Given task ▸ Produce word for word the lines of the data below running from the one that has "underside touches the table" to the one that has "obj.matrix_world = Matrix.Identity(4)", inclusive, and no others.

Excerpted records ▸

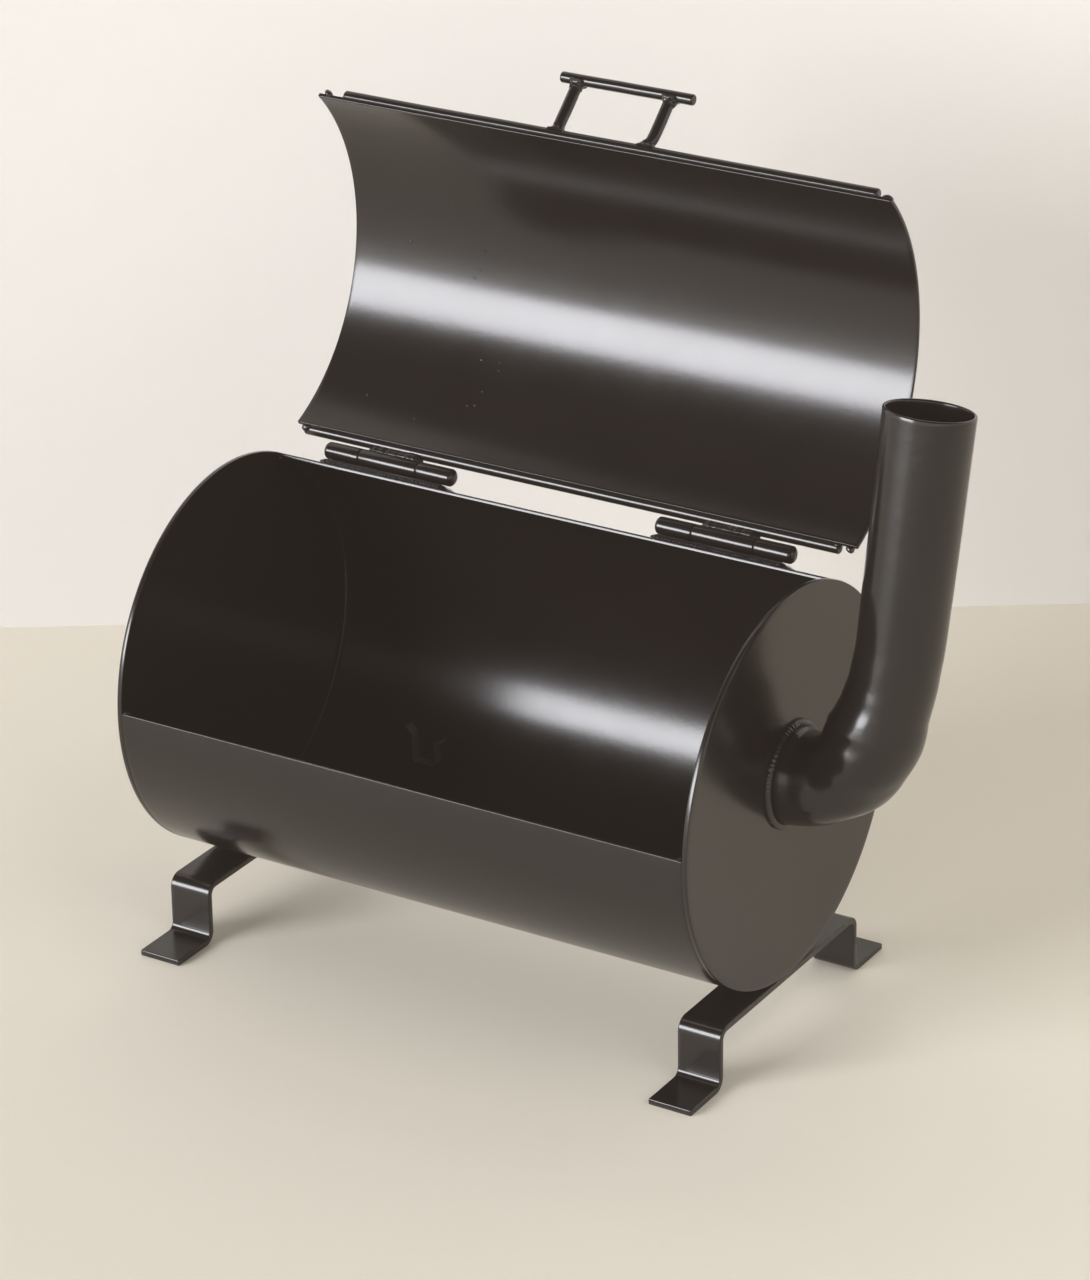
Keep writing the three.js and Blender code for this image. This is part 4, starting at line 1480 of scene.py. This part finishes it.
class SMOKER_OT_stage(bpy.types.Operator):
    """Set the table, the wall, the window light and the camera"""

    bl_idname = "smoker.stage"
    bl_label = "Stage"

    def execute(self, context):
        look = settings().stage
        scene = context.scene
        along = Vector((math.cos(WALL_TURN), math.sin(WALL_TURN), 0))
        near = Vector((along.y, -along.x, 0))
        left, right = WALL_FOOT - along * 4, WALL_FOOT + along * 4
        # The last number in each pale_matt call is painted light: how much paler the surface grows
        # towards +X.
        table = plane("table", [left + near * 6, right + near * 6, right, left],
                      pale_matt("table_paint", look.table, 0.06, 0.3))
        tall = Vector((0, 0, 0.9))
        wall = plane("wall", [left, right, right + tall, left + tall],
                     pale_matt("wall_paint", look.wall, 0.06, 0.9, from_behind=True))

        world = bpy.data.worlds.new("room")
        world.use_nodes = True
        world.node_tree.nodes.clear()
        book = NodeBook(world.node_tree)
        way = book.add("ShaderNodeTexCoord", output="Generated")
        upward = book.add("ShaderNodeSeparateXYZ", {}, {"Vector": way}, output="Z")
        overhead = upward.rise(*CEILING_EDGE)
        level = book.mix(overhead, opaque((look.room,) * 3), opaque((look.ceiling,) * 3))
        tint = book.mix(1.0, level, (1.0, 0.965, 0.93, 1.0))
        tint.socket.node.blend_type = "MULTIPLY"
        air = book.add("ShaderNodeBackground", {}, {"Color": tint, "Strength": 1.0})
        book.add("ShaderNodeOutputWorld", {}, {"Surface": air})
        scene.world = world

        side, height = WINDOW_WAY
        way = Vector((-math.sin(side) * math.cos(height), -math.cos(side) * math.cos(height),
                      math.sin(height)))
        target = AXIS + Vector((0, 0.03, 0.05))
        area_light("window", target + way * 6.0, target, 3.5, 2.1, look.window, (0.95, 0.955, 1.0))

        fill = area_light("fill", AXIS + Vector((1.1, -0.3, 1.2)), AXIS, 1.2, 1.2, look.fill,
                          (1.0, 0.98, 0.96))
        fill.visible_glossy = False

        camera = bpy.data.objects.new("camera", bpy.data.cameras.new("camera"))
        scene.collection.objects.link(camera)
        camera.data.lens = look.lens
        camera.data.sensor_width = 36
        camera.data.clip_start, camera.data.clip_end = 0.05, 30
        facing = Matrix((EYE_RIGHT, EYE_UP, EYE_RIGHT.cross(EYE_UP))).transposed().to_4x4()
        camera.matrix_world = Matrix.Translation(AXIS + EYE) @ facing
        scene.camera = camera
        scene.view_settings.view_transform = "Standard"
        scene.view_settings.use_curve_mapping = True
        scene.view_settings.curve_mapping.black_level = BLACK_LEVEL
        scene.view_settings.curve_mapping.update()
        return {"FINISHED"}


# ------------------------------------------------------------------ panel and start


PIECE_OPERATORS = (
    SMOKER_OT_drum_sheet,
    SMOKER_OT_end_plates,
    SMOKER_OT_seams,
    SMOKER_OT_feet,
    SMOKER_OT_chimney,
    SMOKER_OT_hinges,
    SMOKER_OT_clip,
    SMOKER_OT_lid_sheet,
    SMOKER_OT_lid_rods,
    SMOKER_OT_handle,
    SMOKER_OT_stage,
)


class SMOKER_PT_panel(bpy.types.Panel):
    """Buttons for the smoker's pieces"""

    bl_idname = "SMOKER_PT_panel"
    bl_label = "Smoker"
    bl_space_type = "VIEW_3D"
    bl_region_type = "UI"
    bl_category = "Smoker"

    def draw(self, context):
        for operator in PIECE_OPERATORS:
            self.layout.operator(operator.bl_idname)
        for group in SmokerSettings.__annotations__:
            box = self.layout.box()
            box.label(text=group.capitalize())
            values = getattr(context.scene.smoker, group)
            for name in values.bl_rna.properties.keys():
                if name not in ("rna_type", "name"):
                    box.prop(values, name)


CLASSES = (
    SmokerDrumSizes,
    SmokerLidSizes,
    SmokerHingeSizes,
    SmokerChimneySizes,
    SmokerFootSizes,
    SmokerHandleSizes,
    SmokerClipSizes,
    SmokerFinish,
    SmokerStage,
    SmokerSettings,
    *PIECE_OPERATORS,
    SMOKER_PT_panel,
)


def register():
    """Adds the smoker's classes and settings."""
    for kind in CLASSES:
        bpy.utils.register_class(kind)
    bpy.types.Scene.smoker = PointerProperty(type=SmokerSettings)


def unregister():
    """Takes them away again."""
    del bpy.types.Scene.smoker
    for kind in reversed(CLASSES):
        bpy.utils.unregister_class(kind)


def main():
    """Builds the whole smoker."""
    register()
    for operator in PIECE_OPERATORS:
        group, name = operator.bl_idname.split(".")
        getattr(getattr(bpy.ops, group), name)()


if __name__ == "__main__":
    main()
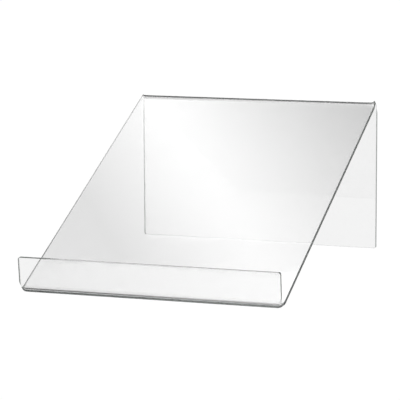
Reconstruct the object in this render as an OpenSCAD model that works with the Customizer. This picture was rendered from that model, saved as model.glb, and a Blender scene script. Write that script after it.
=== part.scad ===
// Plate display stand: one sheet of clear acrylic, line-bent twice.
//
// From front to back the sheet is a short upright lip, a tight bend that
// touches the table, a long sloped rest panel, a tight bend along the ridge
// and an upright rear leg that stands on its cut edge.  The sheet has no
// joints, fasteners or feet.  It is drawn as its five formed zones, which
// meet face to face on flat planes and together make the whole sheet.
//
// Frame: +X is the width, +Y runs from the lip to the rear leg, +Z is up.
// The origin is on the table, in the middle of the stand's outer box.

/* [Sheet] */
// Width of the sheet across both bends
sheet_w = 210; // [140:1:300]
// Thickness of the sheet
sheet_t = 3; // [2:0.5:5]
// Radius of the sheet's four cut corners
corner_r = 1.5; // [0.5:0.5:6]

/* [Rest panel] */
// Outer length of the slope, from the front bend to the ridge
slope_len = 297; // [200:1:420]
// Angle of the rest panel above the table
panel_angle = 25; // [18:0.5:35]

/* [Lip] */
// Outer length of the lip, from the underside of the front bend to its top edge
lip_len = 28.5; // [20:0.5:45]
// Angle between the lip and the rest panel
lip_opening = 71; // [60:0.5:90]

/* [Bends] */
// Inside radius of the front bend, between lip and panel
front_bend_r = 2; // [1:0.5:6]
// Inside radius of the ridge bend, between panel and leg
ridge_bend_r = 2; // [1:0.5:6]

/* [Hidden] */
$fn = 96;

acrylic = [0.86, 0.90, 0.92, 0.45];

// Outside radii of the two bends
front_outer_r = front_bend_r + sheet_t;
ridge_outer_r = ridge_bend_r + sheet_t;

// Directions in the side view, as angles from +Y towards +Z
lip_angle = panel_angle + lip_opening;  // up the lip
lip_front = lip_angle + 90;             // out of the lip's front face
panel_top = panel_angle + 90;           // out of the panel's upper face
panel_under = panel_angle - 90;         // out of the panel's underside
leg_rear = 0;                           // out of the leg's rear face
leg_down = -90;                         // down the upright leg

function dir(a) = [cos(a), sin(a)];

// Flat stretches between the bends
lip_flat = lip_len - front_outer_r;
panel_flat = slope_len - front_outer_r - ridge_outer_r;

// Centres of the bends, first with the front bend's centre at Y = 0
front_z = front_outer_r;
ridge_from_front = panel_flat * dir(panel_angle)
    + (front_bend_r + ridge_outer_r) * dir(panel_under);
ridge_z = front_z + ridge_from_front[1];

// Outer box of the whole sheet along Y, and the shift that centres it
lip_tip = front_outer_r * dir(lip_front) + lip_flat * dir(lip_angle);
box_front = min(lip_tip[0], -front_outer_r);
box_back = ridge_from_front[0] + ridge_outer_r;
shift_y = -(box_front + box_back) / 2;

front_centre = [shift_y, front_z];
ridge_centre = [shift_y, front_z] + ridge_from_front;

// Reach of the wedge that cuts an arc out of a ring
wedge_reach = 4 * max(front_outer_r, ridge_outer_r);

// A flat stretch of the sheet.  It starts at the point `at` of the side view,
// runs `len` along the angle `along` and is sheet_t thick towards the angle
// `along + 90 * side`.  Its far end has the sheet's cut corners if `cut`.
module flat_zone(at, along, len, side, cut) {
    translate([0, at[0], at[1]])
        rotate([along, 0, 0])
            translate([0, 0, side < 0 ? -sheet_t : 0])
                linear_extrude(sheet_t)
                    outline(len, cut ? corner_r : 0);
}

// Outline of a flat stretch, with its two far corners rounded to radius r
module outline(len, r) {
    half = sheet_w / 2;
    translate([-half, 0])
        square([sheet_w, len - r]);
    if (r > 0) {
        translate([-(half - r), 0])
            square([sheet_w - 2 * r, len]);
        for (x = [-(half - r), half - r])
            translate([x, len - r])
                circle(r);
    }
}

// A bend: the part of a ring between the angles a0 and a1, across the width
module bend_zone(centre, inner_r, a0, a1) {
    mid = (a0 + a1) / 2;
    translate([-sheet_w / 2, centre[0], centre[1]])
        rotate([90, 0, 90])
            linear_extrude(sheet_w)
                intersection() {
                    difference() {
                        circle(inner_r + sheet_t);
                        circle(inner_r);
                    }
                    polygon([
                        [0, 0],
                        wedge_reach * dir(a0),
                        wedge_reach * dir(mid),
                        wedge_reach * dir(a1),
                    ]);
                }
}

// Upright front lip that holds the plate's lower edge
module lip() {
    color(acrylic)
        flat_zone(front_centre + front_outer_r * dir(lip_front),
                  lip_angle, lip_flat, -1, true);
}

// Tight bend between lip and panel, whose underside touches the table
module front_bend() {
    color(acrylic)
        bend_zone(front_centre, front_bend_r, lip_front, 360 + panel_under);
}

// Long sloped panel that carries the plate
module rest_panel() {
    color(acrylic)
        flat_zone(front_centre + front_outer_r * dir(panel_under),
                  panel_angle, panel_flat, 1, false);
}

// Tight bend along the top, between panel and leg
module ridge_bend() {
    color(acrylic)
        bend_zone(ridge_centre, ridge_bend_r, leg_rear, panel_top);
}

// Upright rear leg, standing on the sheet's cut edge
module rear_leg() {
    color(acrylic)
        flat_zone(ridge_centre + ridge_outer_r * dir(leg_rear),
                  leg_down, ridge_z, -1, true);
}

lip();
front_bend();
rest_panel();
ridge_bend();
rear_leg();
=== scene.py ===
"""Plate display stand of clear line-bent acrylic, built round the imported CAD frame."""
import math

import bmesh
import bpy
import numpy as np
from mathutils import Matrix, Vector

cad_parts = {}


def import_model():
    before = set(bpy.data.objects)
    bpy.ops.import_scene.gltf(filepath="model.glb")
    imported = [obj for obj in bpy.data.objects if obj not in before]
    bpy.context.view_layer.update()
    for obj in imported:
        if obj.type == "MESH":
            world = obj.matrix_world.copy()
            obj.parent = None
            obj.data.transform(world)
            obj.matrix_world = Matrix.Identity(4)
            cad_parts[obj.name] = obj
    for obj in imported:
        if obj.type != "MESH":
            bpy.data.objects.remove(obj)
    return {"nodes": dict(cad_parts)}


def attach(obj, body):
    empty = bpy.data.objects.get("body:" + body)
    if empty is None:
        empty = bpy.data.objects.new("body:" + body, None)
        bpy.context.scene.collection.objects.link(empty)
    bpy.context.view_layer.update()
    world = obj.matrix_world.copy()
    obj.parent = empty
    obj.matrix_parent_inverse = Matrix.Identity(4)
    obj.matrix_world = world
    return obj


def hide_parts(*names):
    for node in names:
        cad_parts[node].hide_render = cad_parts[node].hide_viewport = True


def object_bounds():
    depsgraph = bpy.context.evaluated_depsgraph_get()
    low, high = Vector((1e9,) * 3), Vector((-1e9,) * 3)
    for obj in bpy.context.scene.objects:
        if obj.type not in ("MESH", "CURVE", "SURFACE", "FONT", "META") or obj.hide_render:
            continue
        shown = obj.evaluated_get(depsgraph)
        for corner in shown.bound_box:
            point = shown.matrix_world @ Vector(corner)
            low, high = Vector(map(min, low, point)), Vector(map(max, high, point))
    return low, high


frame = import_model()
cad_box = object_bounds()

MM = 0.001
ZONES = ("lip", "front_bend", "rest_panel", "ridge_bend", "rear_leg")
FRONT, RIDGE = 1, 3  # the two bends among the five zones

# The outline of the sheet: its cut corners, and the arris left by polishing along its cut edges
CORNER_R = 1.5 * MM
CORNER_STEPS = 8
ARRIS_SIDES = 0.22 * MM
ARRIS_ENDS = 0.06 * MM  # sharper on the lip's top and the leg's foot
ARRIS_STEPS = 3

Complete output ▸
// Tight bend between lip and panel, whose underside touches the table
module front_bend() {
    color(acrylic)
        bend_zone(front_centre, front_bend_r, lip_front, 360 + panel_under);
}

// Long sloped panel that carries the plate
module rest_panel() {
    color(acrylic)
        flat_zone(front_centre + front_outer_r * dir(panel_under),
                  panel_angle, panel_flat, 1, false);
}

// Tight bend along the top, between panel and leg
module ridge_bend() {
    color(acrylic)
        bend_zone(ridge_centre, ridge_bend_r, leg_rear, panel_top);
}

// Upright rear leg, standing on the sheet's cut edge
module rear_leg() {
    color(acrylic)
        flat_zone(ridge_centre + ridge_outer_r * dir(leg_rear),
                  leg_down, ridge_z, -1, true);
}

lip();
front_bend();
rest_panel();
ridge_bend();
rear_leg();
=== scene.py ===
"""Plate display stand of clear line-bent acrylic, built round the imported CAD frame."""
import math

import bmesh
import bpy
import numpy as np
from mathutils import Matrix, Vector

cad_parts = {}


def import_model():
    before = set(bpy.data.objects)
    bpy.ops.import_scene.gltf(filepath="model.glb")
    imported = [obj for obj in bpy.data.objects if obj not in before]
    bpy.context.view_layer.update()
    for obj in imported:
        if obj.type == "MESH":
            world = obj.matrix_world.copy()
            obj.parent = None
            obj.data.transform(world)
            obj.matrix_world = Matrix.Identity(4)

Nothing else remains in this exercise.